After about a chapter or so into this book, something kept nudging at my memory. I began to feel certain that I’d seen a short movie that was very similar to this plot. As I read on, the thought just kept poking at me. I was positive this was familiar. After a little digging on the internet, my suspicions were confirmed. Calumet and that same short film—one I’d seen nearly 15 years ago—were essentially one and the same. Someone named T. M. Scorzafava did the screenplay, but story credits were given to Ali Vali. She was no doubt the original creator of this lovely, intriguing narrative.

Upon learning all of this, I became super excited to continue reading Calumet.

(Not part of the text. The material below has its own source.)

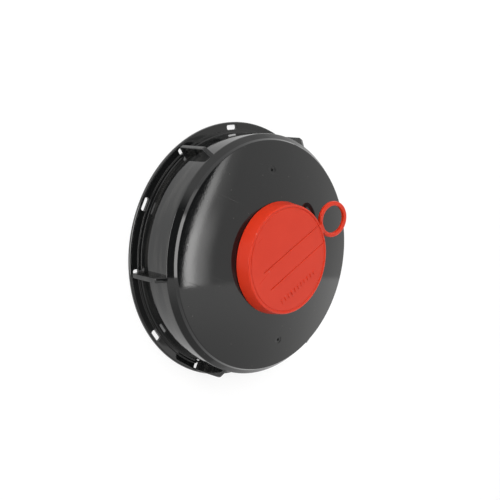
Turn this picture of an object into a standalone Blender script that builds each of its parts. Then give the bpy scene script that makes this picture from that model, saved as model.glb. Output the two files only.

I remember just loving that short film. Annabeth Gish had filled the role of the lead character, bringing some major appeal for sure, but it was the story that had really stuck with me. I also remembered that the short had left viewers hanging, so I very much wanted to see it in its completion.

Calumet is not exactly the same as the movie; it differs in several ways. However, the key plot points remain the same, and that’s what carries this unique tale. The story arc is fresh and original; I’ve not read another story like it. This contemporary drama is creatively angled, giving readers something that’s completely enthralling to read. It’s tangled and complicated, and for the most part, it’s centered around past hurts and fractured relationships. Be forewarned, this is not your typical Ali Vali book; it does not resemble the standard romance readers have grown accustom. It’s visionary and contains more forward thinking than much of what’s out there in today’s lesfic. Calumet definitely leaves readers with something to think about.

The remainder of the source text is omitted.